Rame is tucked away in the far south-east of Cornwall. Sometimes dubbed Cornwall’s forgotten corner, the district is possibly one of the least familiar in Cornwall to most residents, even those who might pride themselves on their knowledge of Cornwall. Despite its proximity to the busy city of Plymouth across the Tamar estuary, Rame has an air of remoteness. These two factors -nearness to Plymouth but also remoteness – enabled Cawsand Bay to become one of Cornwall’s most notorious haunts of smuggling in the late eighteenth and early nineteenth centuries.
Its smuggling days long gone (in the main), the parish of Rame is now combined with its neighbour Maker.
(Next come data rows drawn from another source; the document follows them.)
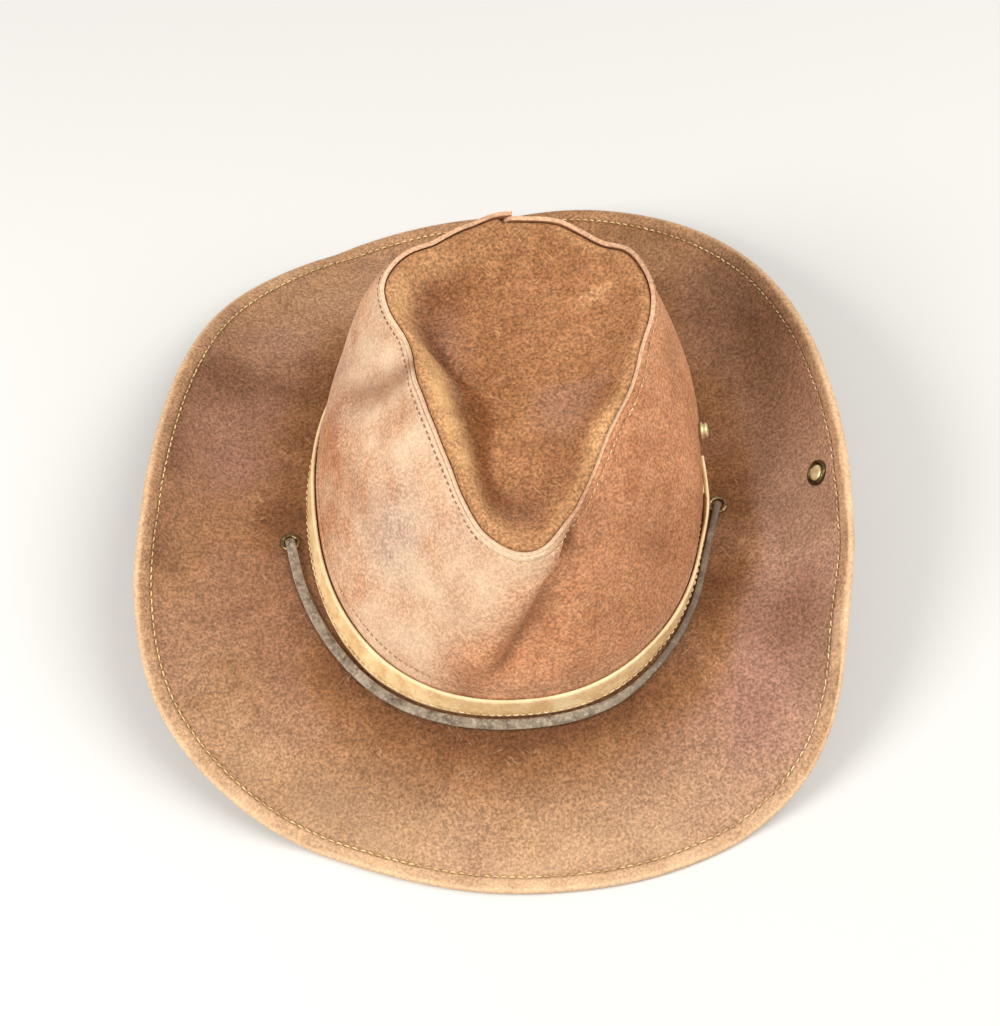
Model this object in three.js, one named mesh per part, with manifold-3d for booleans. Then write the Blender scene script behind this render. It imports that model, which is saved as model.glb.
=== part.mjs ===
// Leather fedora with a creased teardrop crown, a snap-up side brim and a chin lace.
// Millimetres, +Z up, front of the hat toward -Y. Azimuth 0 is the front, 90 is +X.
import * as THREE from 'three';
import Module from 'manifold-3d';
import { LoftGeometry } from 'three/addons/geometries/LoftGeometry.js';
import { mergeVertices } from 'three/addons/utils/BufferGeometryUtils.js';

// Driving sizes
const HALF_WIDTH = 88.5;        // outside of the wall at its foot, half the width
const HALF_LENGTH = 104.5;      // the same from the middle to the front
const FOOT_SQUARENESS = 2.15;   // 2 is an ellipse, more is squarer
const FOOT_HEIGHT = 24;         // height of the crown's foot above the surface
const LEATHER = 2;              // thickness of the crown and brim leather
const GAP = 0.35;               // clearance between pieces that touch on the real hat
const CROWN_X = 7.13;           // middle of the crown from the middle of the whole hat
const CROWN_Y = -2.7;

// The collar that the brim turns up inside the wall, and the hem at its edge
const COLLAR_RISE = 9;
const COLLAR_BEND = 1.6;
const HEM_WIDTH = 8.5;
const HEM_FOLD = 1.7;           // the second layer, folded under
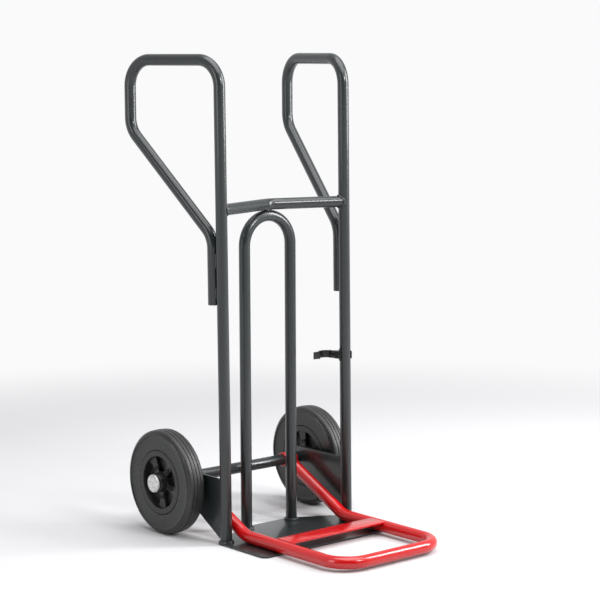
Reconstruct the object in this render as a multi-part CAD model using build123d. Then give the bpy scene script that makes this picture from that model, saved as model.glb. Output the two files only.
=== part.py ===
from build123d import *
import os
from math import atan2, cos, degrees, radians, sin, tan

os.makedirs("parts", exist_ok=True)

# Hand truck: a welded tube frame on two solid-tyred wheels, with a toe frame that
# turns on the axle tube and folds up into a clip on one upright.
# Millimetres. X runs across, +Y to the handles and wheels, -Y to the load, +Z up.
# The origin lies on the floor under the toe plate, between the feet of the uprights.
# Left and right are those of a person who stands behind the truck and pushes:
# left is +X and right is -X.

# ---- welded frame ----
TUBE_OD = 27.0
TUBE_WALL = 2.5
UPRIGHT_X = 187.0            # centre line of each upright from the middle
LEAN = 0.58                  # degrees that the uprights lean back
GRIP_Z = 1121.0              # centre line of the level grips
GRIP_LENGTH = 277.0          # upright to rear vertical, along the splayed grip
SPLAY = 11.2                 # degrees that the grips turn outwards
GRIP_BEND = 62.0             # centre line radius of the two top bends
REAR_KNEE_Z = 960.0          # rear vertical turns into the slanted run here
TAIL_KNEE_Z = 718.0          # slanted run turns down beside the upright here
KNEE_BEND = 62.0
TAIL_END_Z = 561.0

CROSSBAR_Z = 780.5
CROSSBAR_AHEAD = 1.0         # corner of the crossbar ahead of the hoop's centre line
CROSSBAR_BEND = 48.0
HOOP_X = 70.0                # centre line of each hoop leg from the middle
HOOP_Y = 71.0

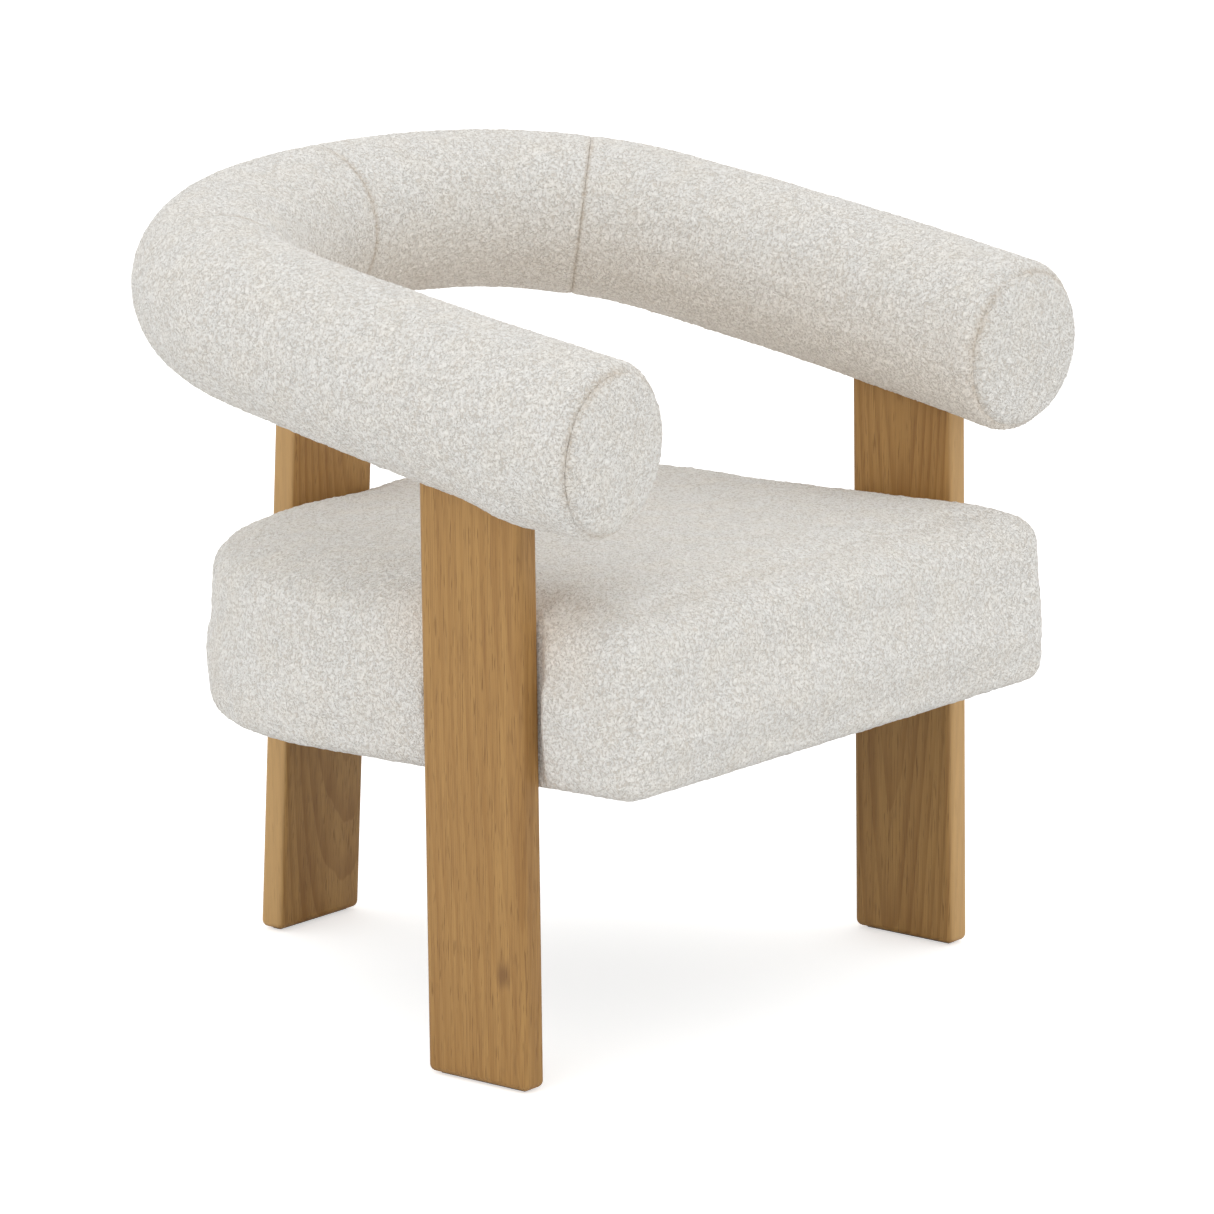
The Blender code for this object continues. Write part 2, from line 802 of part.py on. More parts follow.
def bolt_mesh(name, length):
    profile = [
        (BOLT_HEAD_RADIUS, -BOLT_HEAD_HEIGHT),
        (BOLT_HEAD_RADIUS, 0.0),
        (BOLT_RADIUS, 0.0),
        (BOLT_RADIUS, length),
    ]
    return turned_mesh(name, profile, 10)


def washer_mesh(name):
    hole = BOLT_RADIUS + HOLE_CLEARANCE
    rings = []
    for radius, height in ((WASHER_RADIUS, 0.0), (WASHER_RADIUS, 1.0), (hole, 1.0), (hole, 0.0)):
        turns = [2 * pi * index / 14 for index in range(14)]
        level = height * WASHER_THICKNESS
        rings.append([Vector((radius * cos(a), radius * sin(a), level)) for a in turns])
    return loft(name, rings, closed=True)


def add_fastener(name, mesh, location, direction, datum):
    item = add_object(name, mesh, chair, steel, datum)
    item.location = location
    item.rotation_mode = "QUATERNION"
    item.rotation_quaternion = Vector(direction).to_track_quat("Z", "Y")
    return item


def add_hole(name, location, direction, datum, length):
    data = rod_mesh(name, BOLT_RADIUS + HOLE_CLEARANCE, -0.006, length + 0.001, 10)
    hole = add_cutter(name, data, datum)
    hole.location = location
    hole.rotation_mode = "QUATERNION"
    hole.rotation_quaternion = Vector(direction).to_track_quat("Z", "Y")
    return hole


head_stand = WASHER_THICKNESS + 2 * GAP
for leg_name, (x, y, size_x, size_y, lean) in legs.items():
    leg = leg_objects[leg_name]
    place = leg_name.replace("leg_", "")
    is_back = leg_name == "leg_back"

    # Bolts from inside the seat's frame, through its foam and cover, into the leg.
    height = height_over_floor(y, bolt_level)
    middle = in_seat((x, y - height * tan(lean), height))
    if is_back:
        face = frame_back - FRAME_THICKNESS
        start = Vector((0.0, face - head_stand, bolt_level))
        direction = Vector((0.0, 1.0, 0.0))
        spread = Vector((BOLT_SPACING / 2, 0.0, 0.0))
        reach = middle.y - LEG_THICKNESS / 2 + BOLT_IN_LEG - start.y
        rail = rails["seat_rail_back"]
    else:
        sign = 1.0 if x > 0 else -1.0
        start = Vector((sign * (frame_inner - head_stand), middle.y, bolt_level))
        direction = Vector((sign, 0.0, 0.0))
        spread = Vector((0.0, BOLT_SPACING / 2, 0.0))
        reach = front_leg_x - LEG_THICKNESS / 2 + BOLT_IN_LEG - abs(start.x)
        rail = rails["seat_rail_left" if x > 0 else "seat_rail_right"]
    for number, offset in enumerate((-spread, spread), start=1):
        name = f"seat_bolt_{place}_{number}"
        add_fastener(name, bolt_mesh(name, reach), start + offset, direction, seat_datum)
        washer_place = start + offset + direction * GAP
        washer_name = f"seat_washer_{place}_{number}"
        add_fastener(washer_name, washer_mesh(washer_name), washer_place, direction, seat_datum)
        hole = add_hole(name + "_hole", start + offset, direction, seat_datum, reach)
        for item in (rail, seat_foam, seat_cover, leg):
            cut(item, hole)

    # Screws from the top of the rail's core down into the leg.
    top_height = rail_plane_height(y) - leg_top_drop
    top = rail_frame.inverted() @ Vector((x, y - top_height * tan(lean), top_height))
    core_top = CORE_LAYER + GAP / 2
    start = Vector((x, top.y, core_top + GAP))
    direction = Vector((0.0, 0.0, -1.0))
    spread = Vector((BOLT_SPACING / 2, 0.0, 0.0)) if is_back else Vector((0.0, BOLT_SPACING / 2, 0.0))
    reach = 2 * CORE_LAYER + 3 * GAP + SCREW_IN_LEG
    for number, offset in enumerate((-spread, spread), start=1):
        name = f"rail_screw_{place}_{number}"
        add_fastener(name, bolt_mesh(name, reach), start + offset, direction, rail_datum)
        hole = add_hole(name + "_hole", start + offset, direction, rail_datum, reach)
        for item in (*core_layers, leg):
            cut(item, hole)
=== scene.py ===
"""An upholstered barrel armchair round its frame: boucle padding, oak planks and a studio.

Everything is in metres. The front faces -Y, +Z is up, and right and left are the sitter's own,
so right is -X. It is laid out as an add-on and run as a script.
"""

from math import cos, exp, pi, radians, sin, sqrt

import bmesh
import bpy
import numpy as np
from bpy.props import FloatProperty, FloatVectorProperty, IntProperty, PointerProperty
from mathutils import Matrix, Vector, noise


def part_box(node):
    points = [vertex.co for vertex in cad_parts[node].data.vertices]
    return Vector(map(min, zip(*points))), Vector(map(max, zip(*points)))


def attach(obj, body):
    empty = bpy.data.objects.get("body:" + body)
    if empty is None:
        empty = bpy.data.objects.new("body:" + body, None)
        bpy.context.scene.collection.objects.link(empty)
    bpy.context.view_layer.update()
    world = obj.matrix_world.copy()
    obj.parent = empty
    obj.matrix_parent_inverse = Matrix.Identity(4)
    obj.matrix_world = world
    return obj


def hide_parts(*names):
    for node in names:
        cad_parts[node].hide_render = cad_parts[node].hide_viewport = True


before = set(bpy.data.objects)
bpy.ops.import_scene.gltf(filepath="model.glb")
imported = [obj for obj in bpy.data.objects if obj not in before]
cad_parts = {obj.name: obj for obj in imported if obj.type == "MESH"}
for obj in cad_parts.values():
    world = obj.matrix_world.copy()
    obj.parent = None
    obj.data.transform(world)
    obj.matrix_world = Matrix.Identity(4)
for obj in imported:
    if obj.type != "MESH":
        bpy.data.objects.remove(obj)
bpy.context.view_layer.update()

bl_info = {
    "name": "Barrel Armchair",
    "version": (1, 0, 0),
    "blender": (4, 5, 0),
    "location": "3D View > Sidebar > Armchair",
    "description": "Builds a boucle barrel armchair on three oak planks",
    "category": "Add Mesh",
}

# The rail's path, the same as the frame's own.
RAIL_RADIUS_BACK = 0.0725
RAIL_RADIUS_TIP = 0.0790
RAIL_TILT = radians(9.0)
RAIL_BACK_BEND = 0.196
ARM_LENGTH = 0.412
ARM_SPLAY = radians(6.0)
ARM_TURN_IN = radians(10.0)
BACK_SEAM_ANGLE = radians(62.0)
OVERALL_WIDTH = 0.750
OVERALL_DEPTH = 0.680
OVERALL_HEIGHT = 0.730
RAIL_BACK_Y = OVERALL_DEPTH / 2 - RAIL_RADIUS_BACK
RAIL_HEIGHT = OVERALL_HEIGHT - RAIL_RADIUS_BACK

# The padding on the rail. A disc is stitched in at CREASE_ANGLE round its arm's rounded rim, and
# laps the sleeve a little. A grip is how far from a seam the cloth is still held as it swells.
CREASE_ANGLE = radians(52.0)
SEAM_GAP = 0.00005
SEAM_ROW = 0.0009
SEAM_GRIP = 0.013
FAN_SHARES = (0.985, 0.8, 0.45)
DISC_OVERLAP = 0.0004
DISC_GRIP = 0.010
DISC_HOLLOW = 0.004

# The padding's lift on the back's turn, and its sag outside a front plank.
TURN_LIFT = 0.0016
TURN_SPREAD = 0.090
SAG_SPREAD = 0.034
SAG_EASE = 0.014

# The rail's seams: how deep they are drawn in, how far from one the drawing in, the painted shade
# and the lower pile reach, and how many gathers and patches of painted shade there are to a metre.
SEAM_DEPTH = 0.0002
INNER_SEAM_DEPTH = 0.0009
RIM_DEPTH = 0.0010
PULL_REACH = 0.0048
SHADE_REACH = 0.0034
PILE_REACH = 0.003
GATHER_PITCH = 130.0
SHADE_PITCH = 22.0

# The seat block, the same as the frame's own.
SEAT_FRONT_HEIGHT = 0.267
SEAT_THICKNESS = 0.161
SEAT_SLOPE = radians(1.25)
SEAT_FRONT_CORNER = 0.020
SEAT_BACK_CORNER = 0.226
SEAT_BOTTOM_ROUNDING = 0.016
SMALLEST_CORNER = 0.004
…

But this didn’t happen until 1941. In Victorian days it was a separate parish, populated mainly by the families of mariners and fishermen, farmers and labourers, dockyard workers and Navy men, both active and retired. Its main population centre was the village of Cawsand, found next door to Kingsand, which was in the parish of Maker.
In Cawsand’s Garret Street overlooking the bay we find Elizabeth White, daughter of a Royal Navy seaman who was in 1861 away at sea. By 1871 he had retired and was living at home, where Elizabeth remained, presumably helping her mother with domestic chores. In 1872 she married Frederick Rayner, although the marriage only lasted a few years as Frederick soon died. However, it was long enough to leave Elizabeth with two sons and in 1881 they were all living with her mother in Garret Street. In 1891 Elizabeth is missing but by the Edwardian years she was back in Garret Street, on her own and living on her own means. She died in 1917 in the same street in which she had grown up.
Near Elizabeth White in Garret Street was George Dinsmore, whose life-course provides a stark contrast to that of Elizabeth. George had been born at Folkestone in Kent in 1851, where his father William was a carpenter. By 1861 William was a clerk of works with the Royal Engineers. The family was well enough off for George to be dispatched to Glasgow University where he qualified as a surgeon. In the early 1880s he was practicing at Coundon, a coal mining village in County Durham, before marrying Jane from Paisley in Scotland. The couple moved back across the border to Coldstream in Berwickshire where he established a general practice. He died there in 1901.
One thought on “Rame: a forgotten corner of Cornwall?”
It is interesting to see, I think, the young versions of the large evergreen trees on the crest of the hill in the early photograph, which have now assumed quite some stature in the recent photograph. Regarding the earlier photograph, rather a delightful example of (strenuous) attempts by the locals to disport themselves at leisure.
When you say Elizabeth was living on her own means, what does that mean (what a flexible word!)? Wouldn’t almost all women living alone have had to work, even if they did not admit it on the census (taking in washing, selling fish from a basket, etc.). There was no official system back them to enable people to draw housing benefit or an energy price cap.